START

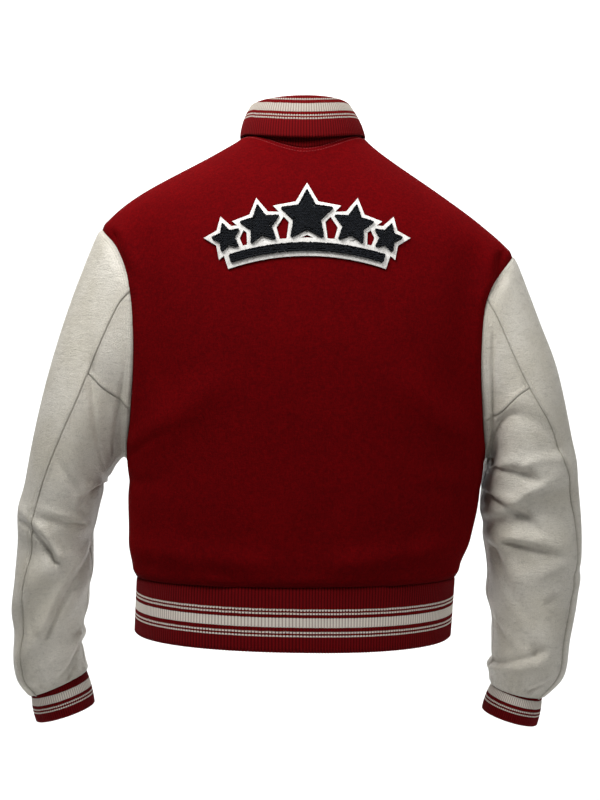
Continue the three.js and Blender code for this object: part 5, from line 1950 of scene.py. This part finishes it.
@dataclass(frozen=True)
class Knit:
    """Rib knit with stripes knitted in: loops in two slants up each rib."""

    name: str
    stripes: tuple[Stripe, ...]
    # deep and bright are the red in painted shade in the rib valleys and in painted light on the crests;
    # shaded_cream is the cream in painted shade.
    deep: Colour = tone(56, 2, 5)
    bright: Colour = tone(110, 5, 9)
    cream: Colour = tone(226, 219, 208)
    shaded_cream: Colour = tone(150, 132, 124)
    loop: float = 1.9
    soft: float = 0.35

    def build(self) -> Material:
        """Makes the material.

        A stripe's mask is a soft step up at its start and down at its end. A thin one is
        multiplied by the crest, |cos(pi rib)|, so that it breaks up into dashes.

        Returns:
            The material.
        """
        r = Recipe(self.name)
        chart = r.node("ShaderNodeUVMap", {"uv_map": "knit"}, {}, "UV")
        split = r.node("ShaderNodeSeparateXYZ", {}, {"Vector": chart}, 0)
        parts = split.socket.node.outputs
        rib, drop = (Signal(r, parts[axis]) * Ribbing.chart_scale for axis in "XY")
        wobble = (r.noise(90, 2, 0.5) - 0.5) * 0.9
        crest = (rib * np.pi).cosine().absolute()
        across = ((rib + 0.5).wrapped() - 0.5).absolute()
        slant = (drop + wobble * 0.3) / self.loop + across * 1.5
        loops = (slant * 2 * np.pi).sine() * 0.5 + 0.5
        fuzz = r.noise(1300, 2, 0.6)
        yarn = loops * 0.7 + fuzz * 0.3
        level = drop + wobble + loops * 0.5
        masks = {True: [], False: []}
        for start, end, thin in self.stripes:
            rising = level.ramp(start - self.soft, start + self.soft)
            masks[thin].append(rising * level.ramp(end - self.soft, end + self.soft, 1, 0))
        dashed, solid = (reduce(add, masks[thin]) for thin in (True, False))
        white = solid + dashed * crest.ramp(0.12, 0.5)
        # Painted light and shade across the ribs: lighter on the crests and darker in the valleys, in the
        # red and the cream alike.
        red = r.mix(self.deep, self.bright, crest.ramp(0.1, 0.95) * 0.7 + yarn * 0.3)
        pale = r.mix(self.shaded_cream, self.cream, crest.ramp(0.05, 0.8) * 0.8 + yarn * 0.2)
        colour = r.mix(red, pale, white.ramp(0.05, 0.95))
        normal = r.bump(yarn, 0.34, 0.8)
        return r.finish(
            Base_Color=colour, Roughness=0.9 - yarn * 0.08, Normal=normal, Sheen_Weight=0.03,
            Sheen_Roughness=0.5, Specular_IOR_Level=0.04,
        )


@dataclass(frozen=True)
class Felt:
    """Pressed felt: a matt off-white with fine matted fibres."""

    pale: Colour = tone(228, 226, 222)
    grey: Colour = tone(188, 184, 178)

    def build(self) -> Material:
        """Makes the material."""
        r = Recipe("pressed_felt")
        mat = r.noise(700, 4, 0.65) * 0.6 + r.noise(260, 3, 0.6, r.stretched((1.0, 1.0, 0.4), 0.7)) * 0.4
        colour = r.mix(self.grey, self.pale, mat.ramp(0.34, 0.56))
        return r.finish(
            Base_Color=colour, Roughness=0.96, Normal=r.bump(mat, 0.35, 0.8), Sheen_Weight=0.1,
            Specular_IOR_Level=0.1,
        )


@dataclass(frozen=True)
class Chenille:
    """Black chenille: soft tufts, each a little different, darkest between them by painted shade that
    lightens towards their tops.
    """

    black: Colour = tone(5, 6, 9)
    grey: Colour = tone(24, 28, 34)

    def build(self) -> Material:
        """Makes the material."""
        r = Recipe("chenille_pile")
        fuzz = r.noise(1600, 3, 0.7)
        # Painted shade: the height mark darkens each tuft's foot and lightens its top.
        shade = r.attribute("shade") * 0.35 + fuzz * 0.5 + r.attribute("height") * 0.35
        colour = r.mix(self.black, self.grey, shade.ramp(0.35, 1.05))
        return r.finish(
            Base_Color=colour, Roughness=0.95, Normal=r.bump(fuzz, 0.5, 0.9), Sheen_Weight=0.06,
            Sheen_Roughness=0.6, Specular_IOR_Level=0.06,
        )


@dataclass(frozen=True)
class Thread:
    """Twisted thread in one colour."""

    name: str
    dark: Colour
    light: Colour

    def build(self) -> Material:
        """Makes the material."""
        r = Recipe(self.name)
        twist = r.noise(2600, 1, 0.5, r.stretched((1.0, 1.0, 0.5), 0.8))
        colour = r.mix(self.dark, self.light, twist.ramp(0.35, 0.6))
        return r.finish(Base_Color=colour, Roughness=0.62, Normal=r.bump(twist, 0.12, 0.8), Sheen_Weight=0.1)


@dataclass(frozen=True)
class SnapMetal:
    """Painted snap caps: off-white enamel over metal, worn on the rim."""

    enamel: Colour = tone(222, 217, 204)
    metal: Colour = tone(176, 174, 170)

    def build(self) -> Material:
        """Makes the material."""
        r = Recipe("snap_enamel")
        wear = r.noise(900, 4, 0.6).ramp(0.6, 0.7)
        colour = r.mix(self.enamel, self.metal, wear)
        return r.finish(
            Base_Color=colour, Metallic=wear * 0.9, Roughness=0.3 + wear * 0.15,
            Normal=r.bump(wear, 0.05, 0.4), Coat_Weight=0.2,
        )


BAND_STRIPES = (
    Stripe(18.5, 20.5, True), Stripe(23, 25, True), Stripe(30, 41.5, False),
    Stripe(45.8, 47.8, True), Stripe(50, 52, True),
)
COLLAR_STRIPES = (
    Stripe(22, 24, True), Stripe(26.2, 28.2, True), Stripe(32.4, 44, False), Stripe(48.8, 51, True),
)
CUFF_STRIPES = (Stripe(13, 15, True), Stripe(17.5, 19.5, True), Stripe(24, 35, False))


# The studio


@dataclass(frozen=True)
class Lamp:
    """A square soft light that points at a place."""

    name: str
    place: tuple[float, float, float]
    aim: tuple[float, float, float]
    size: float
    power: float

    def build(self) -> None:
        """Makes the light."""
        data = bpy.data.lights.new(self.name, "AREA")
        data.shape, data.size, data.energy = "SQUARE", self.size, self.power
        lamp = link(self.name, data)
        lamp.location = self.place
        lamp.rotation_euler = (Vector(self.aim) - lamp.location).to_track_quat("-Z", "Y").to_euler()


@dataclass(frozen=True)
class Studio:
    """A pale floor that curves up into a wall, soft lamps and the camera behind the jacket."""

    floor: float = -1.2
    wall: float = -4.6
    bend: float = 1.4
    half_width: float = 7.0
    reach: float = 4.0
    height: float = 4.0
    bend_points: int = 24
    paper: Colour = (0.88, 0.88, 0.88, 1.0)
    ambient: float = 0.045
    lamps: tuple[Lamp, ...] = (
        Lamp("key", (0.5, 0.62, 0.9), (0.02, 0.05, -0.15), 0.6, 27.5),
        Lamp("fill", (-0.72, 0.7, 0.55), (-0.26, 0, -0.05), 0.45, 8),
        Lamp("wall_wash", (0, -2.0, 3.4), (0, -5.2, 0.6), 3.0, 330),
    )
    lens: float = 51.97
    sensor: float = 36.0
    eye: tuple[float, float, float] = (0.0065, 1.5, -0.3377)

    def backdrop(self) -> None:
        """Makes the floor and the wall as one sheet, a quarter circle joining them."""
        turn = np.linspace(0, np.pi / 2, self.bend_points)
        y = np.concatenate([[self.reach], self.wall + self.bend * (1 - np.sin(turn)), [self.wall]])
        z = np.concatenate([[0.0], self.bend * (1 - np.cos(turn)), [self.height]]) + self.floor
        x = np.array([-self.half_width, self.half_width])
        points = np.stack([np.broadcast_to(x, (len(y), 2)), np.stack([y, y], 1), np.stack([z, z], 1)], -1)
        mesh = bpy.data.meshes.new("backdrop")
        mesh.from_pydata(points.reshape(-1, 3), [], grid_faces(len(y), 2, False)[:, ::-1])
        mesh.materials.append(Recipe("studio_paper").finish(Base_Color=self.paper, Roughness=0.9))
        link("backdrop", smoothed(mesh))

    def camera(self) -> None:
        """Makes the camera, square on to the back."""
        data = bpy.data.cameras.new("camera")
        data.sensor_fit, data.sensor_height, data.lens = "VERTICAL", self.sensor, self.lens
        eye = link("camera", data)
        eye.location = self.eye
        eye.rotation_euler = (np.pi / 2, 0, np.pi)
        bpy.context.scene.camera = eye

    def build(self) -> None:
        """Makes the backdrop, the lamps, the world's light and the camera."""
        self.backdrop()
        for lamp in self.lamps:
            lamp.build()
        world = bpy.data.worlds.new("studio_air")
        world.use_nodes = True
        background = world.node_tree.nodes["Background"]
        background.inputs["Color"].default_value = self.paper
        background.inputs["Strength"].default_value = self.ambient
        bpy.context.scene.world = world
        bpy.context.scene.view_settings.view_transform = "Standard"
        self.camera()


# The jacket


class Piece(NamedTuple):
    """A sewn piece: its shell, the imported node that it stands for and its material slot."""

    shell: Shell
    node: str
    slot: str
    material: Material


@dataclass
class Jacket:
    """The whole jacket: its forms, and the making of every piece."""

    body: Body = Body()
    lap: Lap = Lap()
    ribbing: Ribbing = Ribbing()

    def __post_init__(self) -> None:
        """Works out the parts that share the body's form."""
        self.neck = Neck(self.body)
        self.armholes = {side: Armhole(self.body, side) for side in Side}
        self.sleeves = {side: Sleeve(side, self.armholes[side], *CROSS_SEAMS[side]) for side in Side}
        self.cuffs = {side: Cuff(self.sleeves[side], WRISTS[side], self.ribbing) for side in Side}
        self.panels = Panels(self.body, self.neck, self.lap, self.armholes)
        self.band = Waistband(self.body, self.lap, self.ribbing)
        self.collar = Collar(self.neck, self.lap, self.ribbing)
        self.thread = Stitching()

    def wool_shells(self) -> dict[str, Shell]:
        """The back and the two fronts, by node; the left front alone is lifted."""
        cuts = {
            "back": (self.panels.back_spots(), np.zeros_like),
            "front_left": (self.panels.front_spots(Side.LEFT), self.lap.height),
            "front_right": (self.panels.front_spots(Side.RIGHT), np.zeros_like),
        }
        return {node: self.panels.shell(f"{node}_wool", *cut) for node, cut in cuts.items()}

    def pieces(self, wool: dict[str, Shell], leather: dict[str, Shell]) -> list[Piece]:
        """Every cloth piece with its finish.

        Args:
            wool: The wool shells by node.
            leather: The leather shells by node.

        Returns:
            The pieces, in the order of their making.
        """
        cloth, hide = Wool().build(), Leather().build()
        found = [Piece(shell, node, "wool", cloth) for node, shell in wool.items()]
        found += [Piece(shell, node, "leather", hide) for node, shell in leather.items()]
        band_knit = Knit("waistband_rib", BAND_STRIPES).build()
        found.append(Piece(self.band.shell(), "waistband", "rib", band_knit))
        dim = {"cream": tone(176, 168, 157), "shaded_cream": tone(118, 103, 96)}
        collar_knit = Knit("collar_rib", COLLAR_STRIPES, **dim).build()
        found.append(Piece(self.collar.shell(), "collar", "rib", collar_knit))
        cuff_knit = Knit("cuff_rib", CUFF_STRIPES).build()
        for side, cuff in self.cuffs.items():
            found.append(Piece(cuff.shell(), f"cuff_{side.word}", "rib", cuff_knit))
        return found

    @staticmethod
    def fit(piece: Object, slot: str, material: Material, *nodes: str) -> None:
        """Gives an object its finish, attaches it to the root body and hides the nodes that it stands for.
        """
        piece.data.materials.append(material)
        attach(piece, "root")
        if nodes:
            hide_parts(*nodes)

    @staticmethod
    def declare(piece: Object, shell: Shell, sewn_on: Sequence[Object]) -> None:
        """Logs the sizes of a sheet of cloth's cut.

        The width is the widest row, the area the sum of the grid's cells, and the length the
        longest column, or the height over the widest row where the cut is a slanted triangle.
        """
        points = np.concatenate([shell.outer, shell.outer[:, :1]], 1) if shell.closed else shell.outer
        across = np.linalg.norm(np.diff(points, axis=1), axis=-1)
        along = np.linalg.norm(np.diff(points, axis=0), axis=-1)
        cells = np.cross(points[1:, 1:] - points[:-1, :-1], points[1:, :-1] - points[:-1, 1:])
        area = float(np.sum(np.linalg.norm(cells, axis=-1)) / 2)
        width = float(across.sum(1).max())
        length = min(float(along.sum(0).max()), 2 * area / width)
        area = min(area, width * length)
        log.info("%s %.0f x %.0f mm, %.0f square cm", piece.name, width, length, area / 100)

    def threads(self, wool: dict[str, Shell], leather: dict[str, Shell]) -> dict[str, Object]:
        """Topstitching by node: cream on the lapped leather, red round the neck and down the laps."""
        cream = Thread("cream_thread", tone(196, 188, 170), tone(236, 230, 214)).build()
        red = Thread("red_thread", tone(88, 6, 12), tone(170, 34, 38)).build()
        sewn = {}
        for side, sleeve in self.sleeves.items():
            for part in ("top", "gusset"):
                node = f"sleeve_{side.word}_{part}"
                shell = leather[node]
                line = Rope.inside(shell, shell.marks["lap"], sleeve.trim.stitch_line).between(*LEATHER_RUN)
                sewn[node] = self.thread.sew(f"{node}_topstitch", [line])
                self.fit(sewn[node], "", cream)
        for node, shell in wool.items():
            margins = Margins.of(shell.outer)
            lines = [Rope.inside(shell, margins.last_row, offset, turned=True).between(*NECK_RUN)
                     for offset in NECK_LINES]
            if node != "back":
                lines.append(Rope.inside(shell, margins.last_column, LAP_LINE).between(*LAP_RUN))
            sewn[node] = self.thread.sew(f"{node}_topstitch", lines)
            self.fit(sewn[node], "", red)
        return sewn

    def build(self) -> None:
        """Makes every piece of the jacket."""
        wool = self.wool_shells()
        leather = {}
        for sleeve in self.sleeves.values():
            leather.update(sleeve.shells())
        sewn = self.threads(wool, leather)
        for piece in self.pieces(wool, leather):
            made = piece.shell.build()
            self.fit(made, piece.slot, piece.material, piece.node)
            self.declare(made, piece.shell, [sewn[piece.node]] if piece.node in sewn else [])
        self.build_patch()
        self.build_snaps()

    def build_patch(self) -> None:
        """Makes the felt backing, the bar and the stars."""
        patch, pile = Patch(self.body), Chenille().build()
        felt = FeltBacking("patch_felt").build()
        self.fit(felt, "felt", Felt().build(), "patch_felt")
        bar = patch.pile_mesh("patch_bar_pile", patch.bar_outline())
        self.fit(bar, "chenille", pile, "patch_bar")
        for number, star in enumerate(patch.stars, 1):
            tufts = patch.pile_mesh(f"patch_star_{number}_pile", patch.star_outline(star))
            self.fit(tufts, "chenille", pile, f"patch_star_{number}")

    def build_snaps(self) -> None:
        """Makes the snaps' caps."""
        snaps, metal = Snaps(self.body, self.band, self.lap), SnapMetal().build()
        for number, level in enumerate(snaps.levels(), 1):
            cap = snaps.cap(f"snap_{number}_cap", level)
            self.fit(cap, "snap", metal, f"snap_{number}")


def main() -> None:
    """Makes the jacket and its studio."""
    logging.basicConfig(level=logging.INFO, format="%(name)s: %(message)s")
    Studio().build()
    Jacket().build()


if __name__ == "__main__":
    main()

END

Quote the listing above from its first line to the line with "multiplied by the", inclusive, and add nothing.

● Complete response
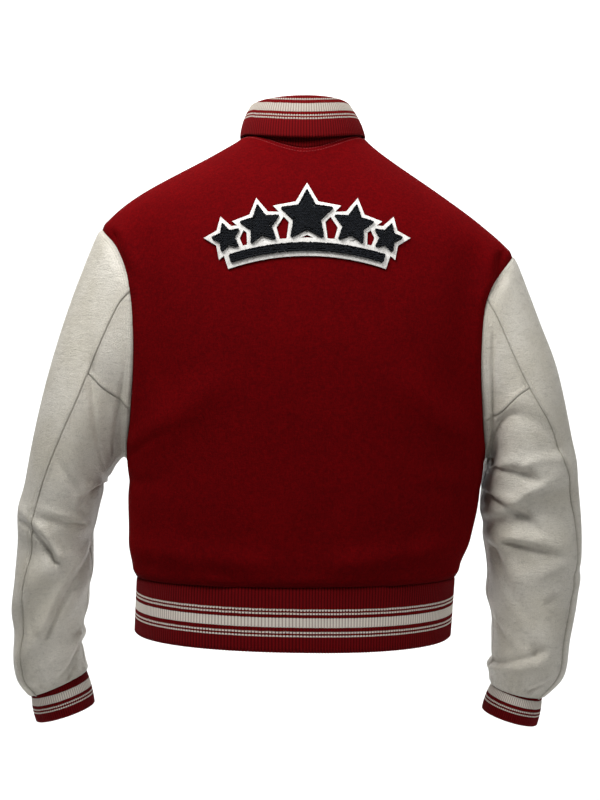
Continue the three.js and Blender code for this object: part 5, from line 1950 of scene.py. This part finishes it.
@dataclass(frozen=True)
class Knit:
    """Rib knit with stripes knitted in: loops in two slants up each rib."""

    name: str
    stripes: tuple[Stripe, ...]
    # deep and bright are the red in painted shade in the rib valleys and in painted light on the crests;
    # shaded_cream is the cream in painted shade.
    deep: Colour = tone(56, 2, 5)
    bright: Colour = tone(110, 5, 9)
    cream: Colour = tone(226, 219, 208)
    shaded_cream: Colour = tone(150, 132, 124)
    loop: float = 1.9
    soft: float = 0.35

    def build(self) -> Material:
        """Makes the material.

        A stripe's mask is a soft step up at its start and down at its end. A thin one is
        multiplied by the crest, |cos(pi rib)|, so that it breaks up into dashes.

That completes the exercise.